Exercise 3: Scalar Add


In this exercise you will learn how to create buffers to manage data and accessors to access the data within a kernel function.


1.) Allocate your input and output

Allocate memory on the host for your input and output data variables and assign values to the inputs.

2.) Construct buffers

In SYCL buffers are used to manage data across the host and device(s).

Construct a buffer to manage your input and output data. The parameters to construct a buffer are a pointer to the host data and a 1 dimensional range of 1 to represent a single value. The element type and dimensionality can be inferred from the pointer and the range.

3.) Construct accessors

In SYCL accessors are used to declare data dependencies to a SYCL kernel function as well as to access the data within a SYCL kernel function.

Construct an accessor for each of the buffers to access the data of each within the kernel function. The parameters to construct an accessor are the buffer and the handler.

4.) Declare your kernel

Declare a SYCL kernel function using the single_task command provide a lambda as the kernel function. The kernel function should use the operator[] of the accessor objects to read from the inputs and write the sum to the output.
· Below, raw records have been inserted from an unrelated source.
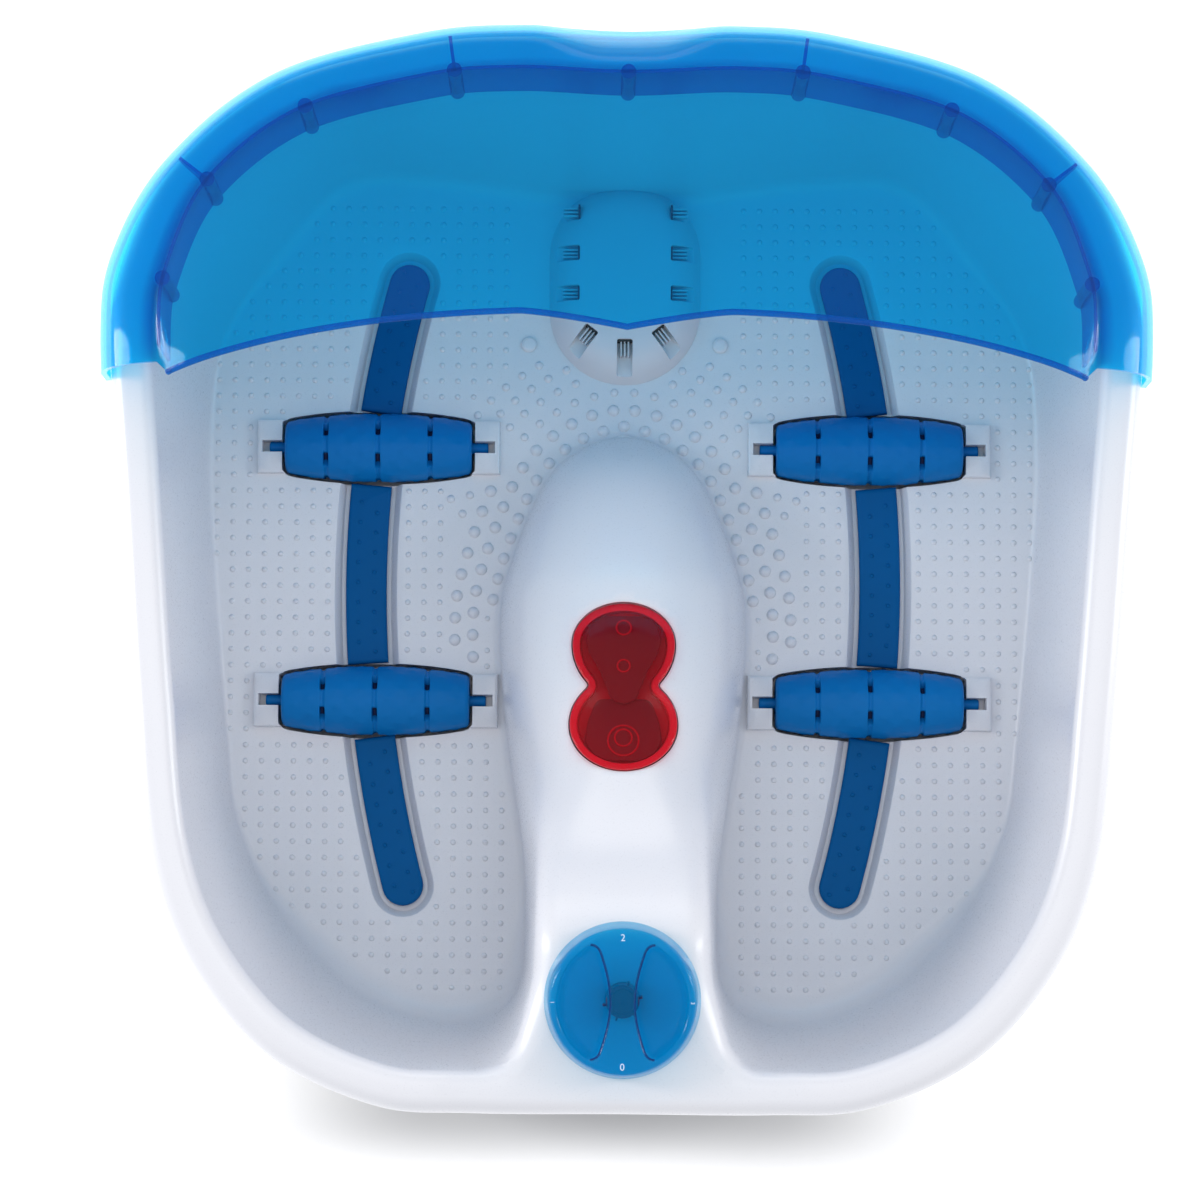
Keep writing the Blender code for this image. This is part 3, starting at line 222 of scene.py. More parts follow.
# Stage, lights and camera, in metres
FLOOR_GLOW = 0.30
FLOOR_HOLE_INSET = 26.0    # millimetres in from the rim's outline
# Painted shadow on the floor along the tub's front: the axis, and where it fades in and out along it
PAINTED_SHADOW_EDGES = [("Y", -0.222, -0.186), ("Y", 0.08, 0.0), ("X", -0.175, -0.06), ("X", 0.15, 0.04)]
WORLD_LIGHT = 0.82
SOFTBOXES = [  # name, place, aim, width, height, power
    ("box_left", (-1.15, 0.12, 0.62), (-0.10, 0.05, 0.14), 0.24, 0.80, 7.0),
    ("box_right", (1.15, 0.12, 0.62), (0.10, 0.05, 0.14), 0.24, 0.80, 4.5),
    ("box_rear", (0, 1.25, 0.85), (0, -0.05, 0.12), 1.20, 0.40, 2.5),
    ("box_above", (0, 0.10, 1.90), (0, 0, 0.10), 0.90, 0.30, 1.5),
]
CAMERA_ELEVATION = 84.0
CAMERA_DISTANCE = 1.400
CAMERA_TARGET = Vector((-0.0085, -0.0126, 0.160))
CAMERA_LENS = 123.35
CAMERA_ROLL = 0.4


# ---------------------------------------------------------------- small tools

def smooth_step(start, end, value):
    t = np.clip((value - start) / (end - start), 0.0, 1.0)
    return t * t * (3 - 2 * t)


def smooth_min(a, b, blend):
    h = np.clip(blend - np.abs(a - b), 0, None) / np.maximum(blend, 1e-6)
    return np.minimum(a, b) - h * h * blend / 4


def lerp(a, b, share):
    return a + (b - a) * share


def through(points, position):
    """Catmull-Rom curve through points, at a position counted in points."""
    last = len(points) - 1
    k = min(max(int(position), 0), last - 1)
    t = position - k
    p0, p1, p2, p3 = (np.asarray(points[i], float) for i in (max(k - 1, 0), k, k + 1, min(k + 2, last)))
    return 0.5 * (2 * p1 + (p2 - p0) * t + (2 * p0 - 5 * p1 + 4 * p2 - p3) * t * t
                  + (3 * p1 - p0 - 3 * p2 + p3) * t ** 3)


def smooth_line(points, per_span=8):
    count = (len(points) - 1) * per_span
    return np.array([through(points, k / per_span) for k in range(count + 1)])


def even_line(line, spacing, closed=True):
    """The same line with points an even distance apart."""
    path = np.vstack([line, line[:1]]) if closed else line
    run = np.concatenate([[0], np.cumsum(np.linalg.norm(np.diff(path, axis=0), axis=1))])
    count = max(3, round(run[-1] / spacing))
    at = np.linspace(0, run[-1], count + 1)
    if closed:
        at = at[:-1]
    return np.column_stack([np.interp(at, run, path[:, k]) for k in range(path.shape[1])])


def plan_curve(half, count=480):
    """A closed outline, mirrored left to right, anticlockwise from the middle of the front."""
    around = half + [(-x, y) for x, y in half[-2:0:-1]]
    padded = around[-3:] + around + around[:4]
    fine = np.array([through(padded, 3 + k / 24) for k in range(len(around) * 24)])
    angle = np.arctan2(fine[:, 0], -fine[:, 1]) % (2 * math.pi)
    order = np.argsort(angle)
    turn = 2 * math.pi * np.arange(count) / count
    radius = np.interp(turn, angle[order], np.hypot(*fine.T)[order], period=2 * math.pi)
    return np.column_stack([radius * np.sin(turn), -radius * np.cos(turn)])


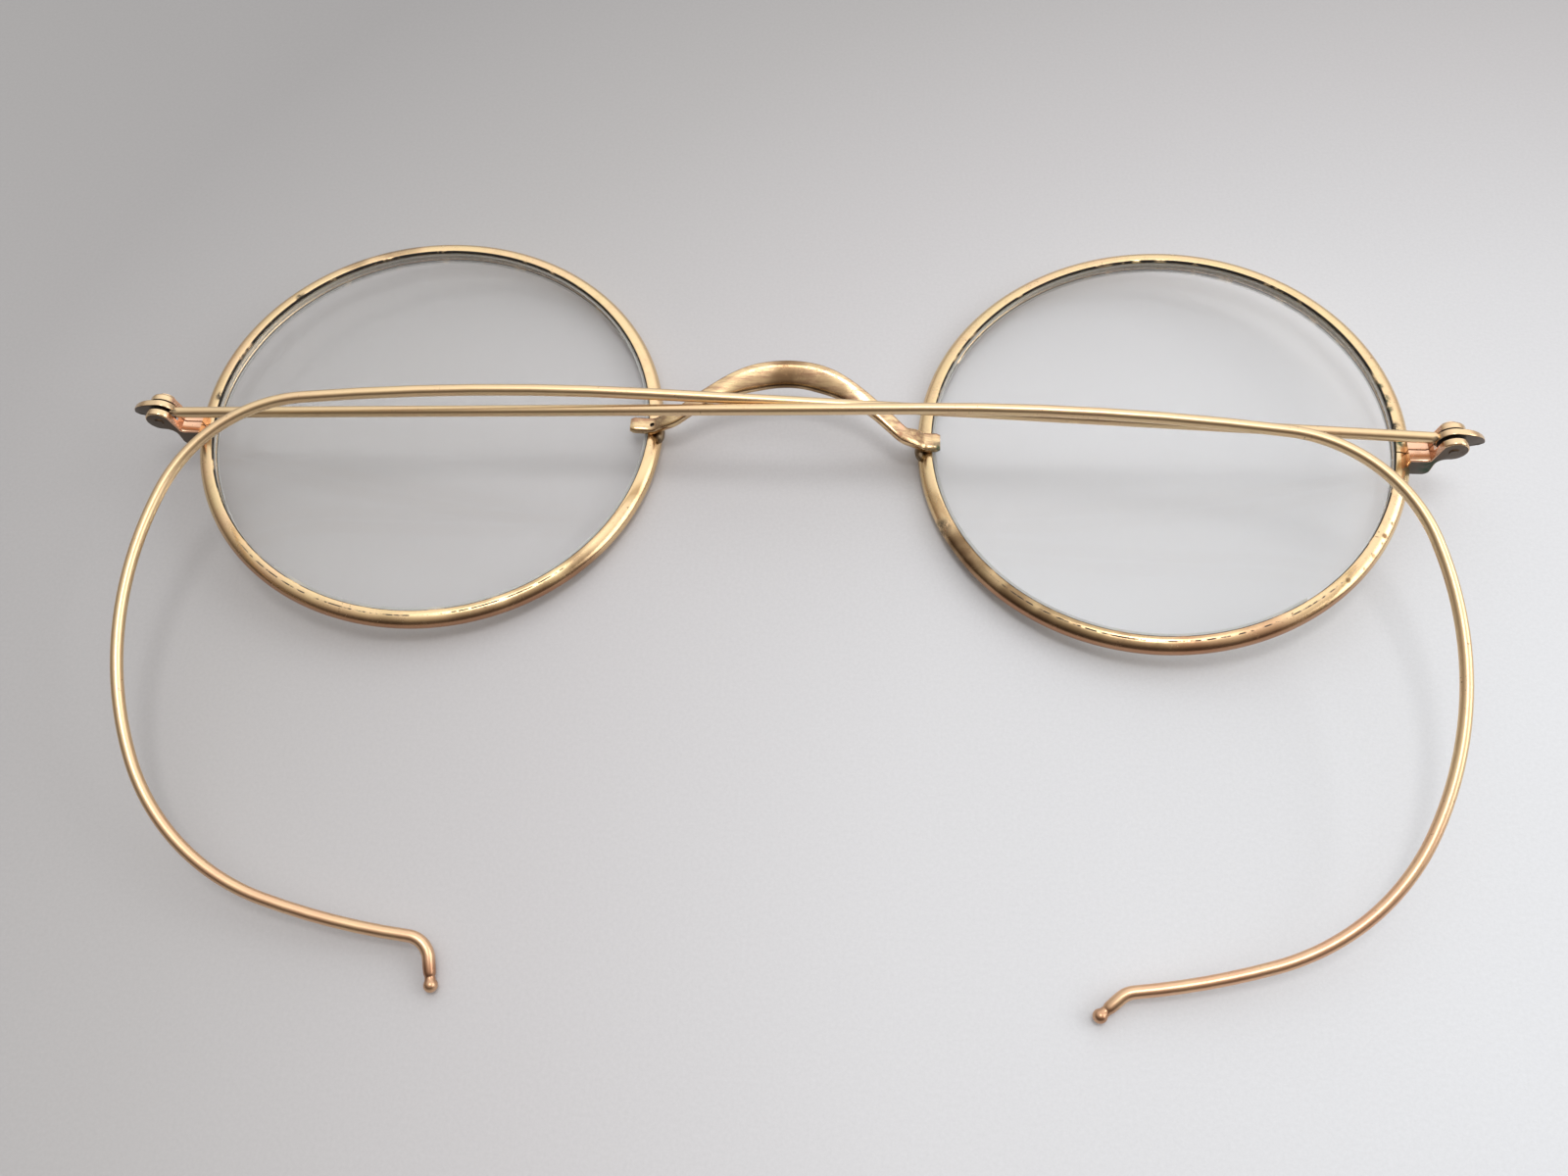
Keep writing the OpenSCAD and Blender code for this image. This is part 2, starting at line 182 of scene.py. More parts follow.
def cut_away(obj, cutters):
    """Takes cutters, closed meshes made in the same place, out of a piece."""
    for cutter in cutters:
        mod = obj.modifiers.new("cut", "BOOLEAN")
        mod.operation = "DIFFERENCE"
        mod.solver = "EXACT"
        mod.object = cutter
    bpy.context.view_layer.update()
    graph = bpy.context.evaluated_depsgraph_get()
    mesh = bpy.data.meshes.new_from_object(obj.evaluated_get(graph))
    obj.modifiers.clear()
    obj.data = mesh
    for poly in mesh.polygons:
        poly.use_smooth = True
    mesh.set_sharp_from_angle(angle=math.radians(35))
    for cutter in cutters:
        bpy.data.objects.remove(cutter)


def arc(cx, cz, r, start, stop, steps):
    """Points on part of a circle in the plane of x and z."""
    out = []
    for i in range(steps + 1):
        a = math.radians(start + (stop - start) * i / steps)
        out.append((cx + r * math.cos(a), cz + r * math.sin(a)))
    return out


# ---------------------------------------------------------------- node helpers

def new_material(name):
    mat = bpy.data.materials.new(name)
    mat.use_nodes = True
    return mat, mat.node_tree, mat.node_tree.nodes["Principled BSDF"]


def join(tree, source, target):
    tree.links.new(source, target)


def feed(tree, socket, value):
    if isinstance(value, (int, float)):
        socket.default_value = value
    elif isinstance(value, tuple):
        socket.default_value = (*value, 1) if len(value) == 3 and socket.type == "RGBA" else value
    else:
        join(tree, value, socket)


def ramp(tree, source, stops):
    """Colour ramp over a factor; stops are (position, grey or colour)."""
    node = tree.nodes.new("ShaderNodeValToRGB")
    elements = node.color_ramp.elements
    while len(elements) < len(stops):
        elements.new(0.5)
    for element, (place, tone) in zip(elements, stops):
        element.position = place
        element.color = (tone, tone, tone, 1) if isinstance(tone, (int, float)) else (*tone, 1)
    join(tree, source, node.inputs["Fac"])
    return node.outputs["Color"]


def blend(tree, factor, first, second, mode="MIX"):
    node = tree.nodes.new("ShaderNodeMix")
    node.data_type = "RGBA"
    node.blend_type = mode
    for socket, value in ((node.inputs[0], factor), (node.inputs[6], first), (node.inputs[7], second)):
        feed(tree, socket, value)
    return node.outputs[2]


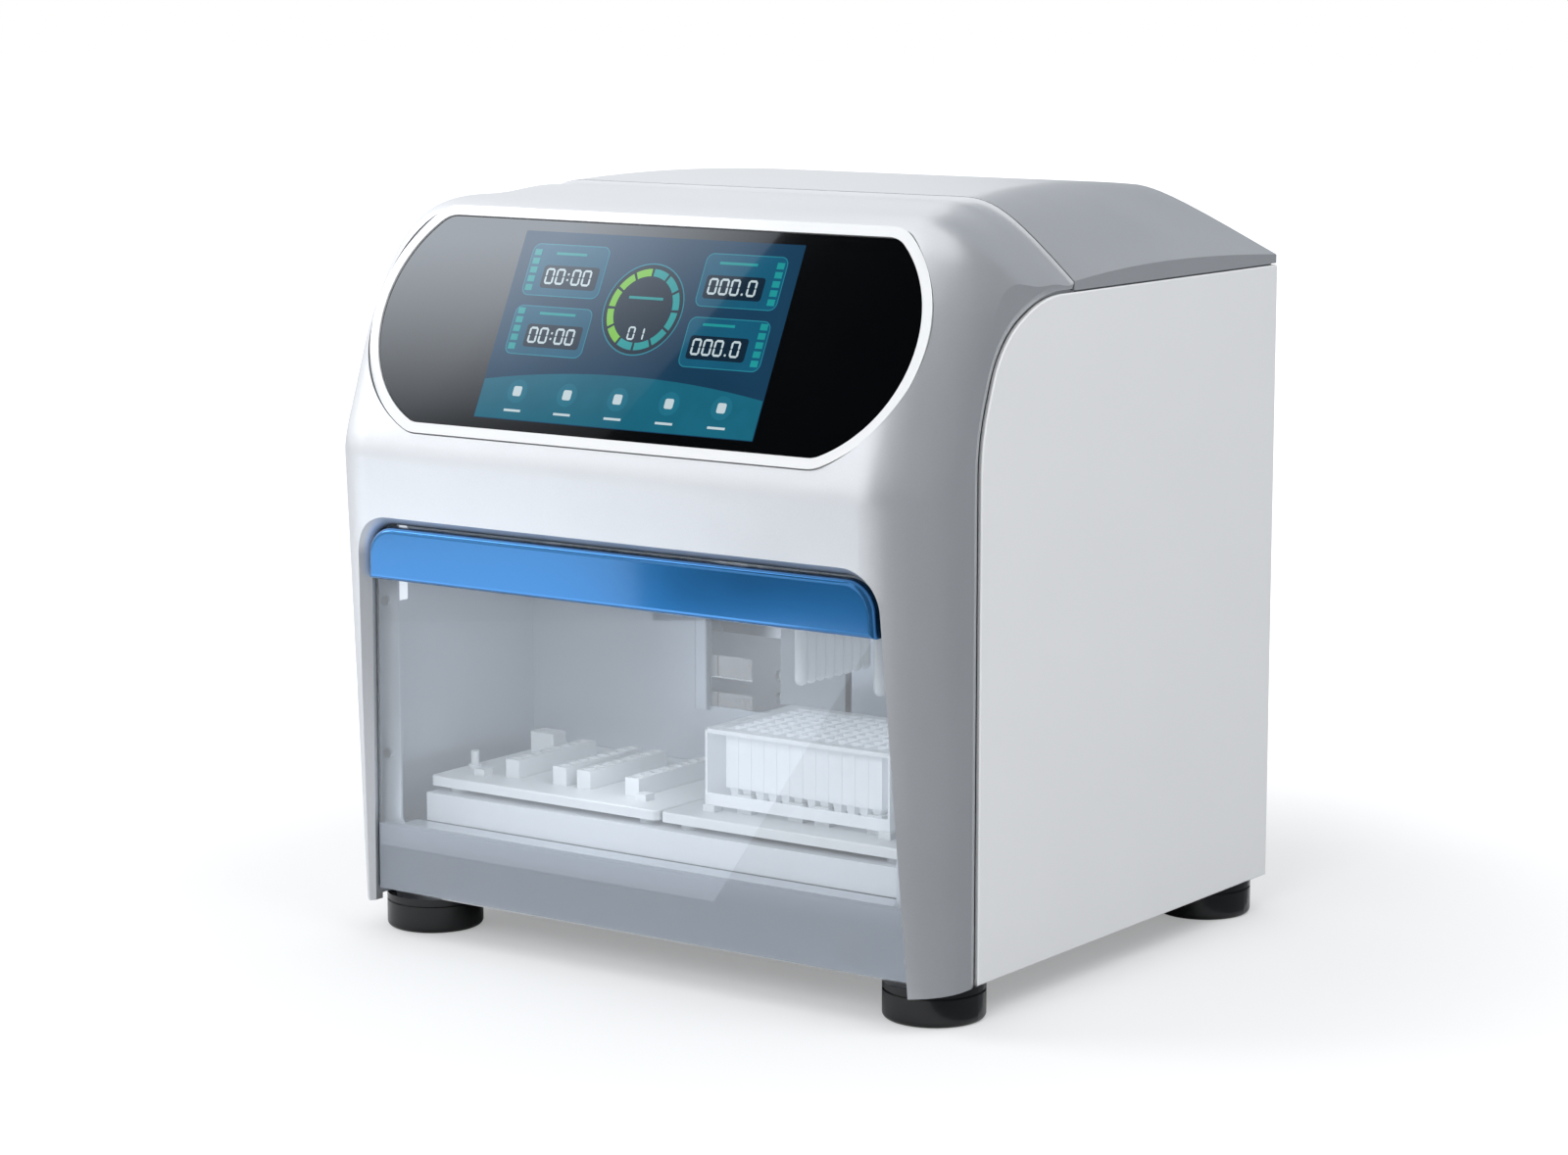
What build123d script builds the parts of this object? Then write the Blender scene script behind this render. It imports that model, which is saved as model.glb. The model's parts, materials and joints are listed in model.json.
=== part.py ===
from build123d import *
from math import atan2, cos, degrees, radians, sin, tan
import os

os.makedirs("parts", exist_ok=True)

# Bench-top nucleic acid extractor. Millimetres, +Z up, front towards -Y.
# The origin is on the floor, under the middle of the machine.

# Overall sizes
WIDTH = 420.0
FOOT_HEIGHT = 21.0
REAR_Y = 194.0
SEAM_Y = -38.0
ROOF_SEAM_Z = 446.5
ROOF_CROWN_Z = 449.0
ROOF_REAR_Z = 441.0
PANEL_TOP_Z = 396.2
SKIN = 3.0
SEAM_GAP = 0.8
TONGUE_LONG = 4.0
COVER_GAP = 1.0
TONGUE_LOW_Z = 405.0
TONGUE_INSETS = (-0.2, 2.6, 4.2)
GAP = 0.3

# Front outline, seen from the side, as (y, z) corners with a fillet radius at each
FRONT_FOOT = (-183.5, FOOT_HEIGHT)
FRONT_BROW = (-197.3, 300.0)
FRONT_MIDDLE = (-172.5, 372.0)
FRONT_CREST = (-132.5, 438.0)
FRONT_RADII = (60.0, 200.0, 30.0)
PIVOT = (SEAM_Y, 290.0)
CORE_RADIUS = 80.0
FAN_STEPS = 12

# Side panels
PANEL_THICK = 2.5
PANEL_FRONT_Y = -132.0
PANEL_CORNERS = ((-132.0, 322.0), (-113.0, 374.5), (-70.0, PANEL_TOP_Z))
PANEL_RADII = (110.0, 60.0, 80.0)
PANEL_GAP = 1.8
BEVEL_WIDE = 5.5
BEVEL_DEEP = 2.0

# Display: its glass lies on a plane tilted back from the front
DISPLAY_CENTRE = (0.0, -163.66, 371.77)
DISPLAY_TILT = 26.0
GLASS_TOP = 64.0
GLASS_BOTTOM = -63.5
GLASS_END_R = 74.0
GLASS_END_X = 113.0
GLASS_END_RISE = 5.0
GLASS_CORNER_R = 16.0
GLASS_THICK = 3.0
RIM_WIDE = 6.8
RIM_GAP = 0.6
SCREEN_WIDE = 197.0
SCREEN_HIGH = 115.0
SCREEN_THICK = 8.0

# Door: an acrylic sheet with a grip along its top, hinged along its bottom
DOOR_FOOT_Y = -172.4
DOOR_FOOT_Z = 28.6
DOOR_LEAN = 3.06
DOOR_HALF_FOOT = WIDTH / 2 - 20.5
DOOR_HALF_TOP = WIDTH / 2 - 32.3
DOOR_HIGH = 222.7
DOOR_THICK = 5.0
DOOR_CORNER_R = 18.0
DOOR_GAP = 1.5
GRIP_LOW = 191.2
GRIP_THICK = 7.6
GRIP_GROOVE = 6.0
OPENING_BEVEL = 6.0
HINGE_Y = -162.5
HINGE_Z = 38.0
HINGE_X = WIDTH / 2 - 60.0
PIN_R = 2.0
PIN_FIT = 0.05
KNUCKLE_R = 4.3
KNUCKLE_LONG = 16.0

# Sample chamber
CHAMBER_X = WIDTH / 2 - 15.0
CHAMBER_FRONT_Y = -164.0
CHAMBER_BACK_Y = -19.0
CHAMBER_TOP_Z = 385.0
SHEET = 1.5
FLOOR_SHEET = 2.2
LOWER_PANEL_Y = -151.0
SILL_LOW_Z = 57.0
SILL_Z = 68.0
FRAME_OPEN_X = CHAMBER_X - 17.0
FRAME_TOP_Z = 292.0
MAGNET_X = FRAME_OPEN_X - 10.0
DOOR_MAGNET_Z = 231.0
PEDESTAL_X = CHAMBER_X - 23.0
PEDESTAL_Z = 85.0
TRAY_TOP_Z = 95.0
TRAY_THICK = 6.0
TRAY_FRONT_Y = -146.0
TRAY_SPLIT = 1.0
WELL_ROW_Y = -87.0
TRAY_X = 85.5
PITCH = 9.0
RIB_WIDE = 10.0
RIB_TOP_Z = 106.0
RIB_COLUMNS = (2, 6, 8, 12)
WINDOW_X0 = -57.0
WINDOW_X1 = 47.0
WINDOW_Z = 130.0

# Deep-well plate
PLATE_LONG = 127.76
PLATE_WIDE = 85.48
PLATE_LOW_Z = 99.0
PLATE_TOP_Z = 143.5
WELL_SIZE = 8.3
WELL_WALL = 0.6
WELL_SHOULDER_Z = 109.0
WELL_TIP_Z = 102.5
WELL_TIP = 4.0
WELL_TAPER = 2.0
CUP_R = 3.8

# Moving head: carriage along X, sleeve stage along Z, magnet stage on it along Z
COMB_COLUMNS = (6, 12)
SLEEVE_R = 3.7
SLEEVE_WALL = 0.6
SLEEVE_TIP_Z = 173.0
HOLDER_Z = 238.0
HOLDER_THICK = 6.0
HOLDER_X0 = -98.0
HOLDER_X1 = 143.0
HOLDER_HALF_Y = 38.0
COMB_THICK = 2.5
MAST_X0 = -8.0
MAST_X1 = 39.0
MAST_Y0 = -14.0
MAST_Y1 = -9.0
MAST_LOW_Z = 136.0
MAST_TOP_Z = 388.0
RAIL_X = 6.0
RAIL_HALF = 6.0
RAIL_FRONT_Y = -22.0
LIFT_SCREW_X = 30.0
LIFT_SCREW_Y = -24.0
SCREW_R = 4.0
NUT_CLEAR = 0.3
MAGNET_PLATE_Z = 326.0
MAGNET_R = 2.6
MAGNET_TIP_Z = 252.0
POST_R = 4.0
POST_X = (-63.0, 108.0)
BRIDGE_Z = 352.0
MAGNET_SCREW_X = 22.5
MAGNET_SCREW_R = 3.0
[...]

As each accessor is only accessing a single element you can simply specify 0.

5.) Try a temporary buffer

You can construct a temporary buffer that doesn't copy back on destruction by initializing it with just a range and no host pointer.

Build And Execution Hints

For DPC++ (using the Intel DevCloud):

icpx -fsycl -o sycl-ex-3 -I../External/Catch2/single_include ../Code_Exercises/Exercise_03_Scalar_Add/source.cpp
./sycl-ex-3

In Intel DevCloud, to run computational applications, you will submit jobs to a queue for execution on compute nodes, especially some features like longer walltime and multi-node computation is only available through the job queue. Please refer to the guide.

So wrap the binary into a script job_submission and run:

qsub job_submission

For ComputeCpp:

cmake -DSYCL_ACADEMY_USE_COMPUTECPP=ON -DSYCL_ACADEMY_INSTALL_ROOT=/insert/path/to/computecpp ..
make exercise_03_scalar_add_source
./Code_Exercises/Exercise_03_Scalar_Add/exercise_03_scalar_add_source

For hipSYCL:

# <target specification> is a list of backends and devices to target, for example
# "omp;hip:gfx900,gfx906" compiles for CPUs with the OpenMP backend and for AMD Vega 10 (gfx900) and Vega 20 (gfx906) GPUs using the HIP backend.
# The simplest target specification is "omp" which compiles for CPUs using the OpenMP backend.
cmake -DSYCL_ACADEMY_USE_HIPSYCL=ON -DSYCL_ACADEMY_INSTALL_ROOT=/insert/path/to/hipsycl -DHIPSYCL_TARGETS="<target specification>" ..
make exercise_03_scalar_add_source
./Code_Exercises/Exercise_03_Scalar_Add/exercise_03_scalar_add_source

alternatively, without cmake:

cd Code_Exercises/Exercise_03_Scalar_Add
/path/to/hipsycl/bin/syclcc -o sycl-ex-3 -I../../External/Catch2/single_include --hipsycl-targets="<target specification>" source.cpp
./sycl-ex-3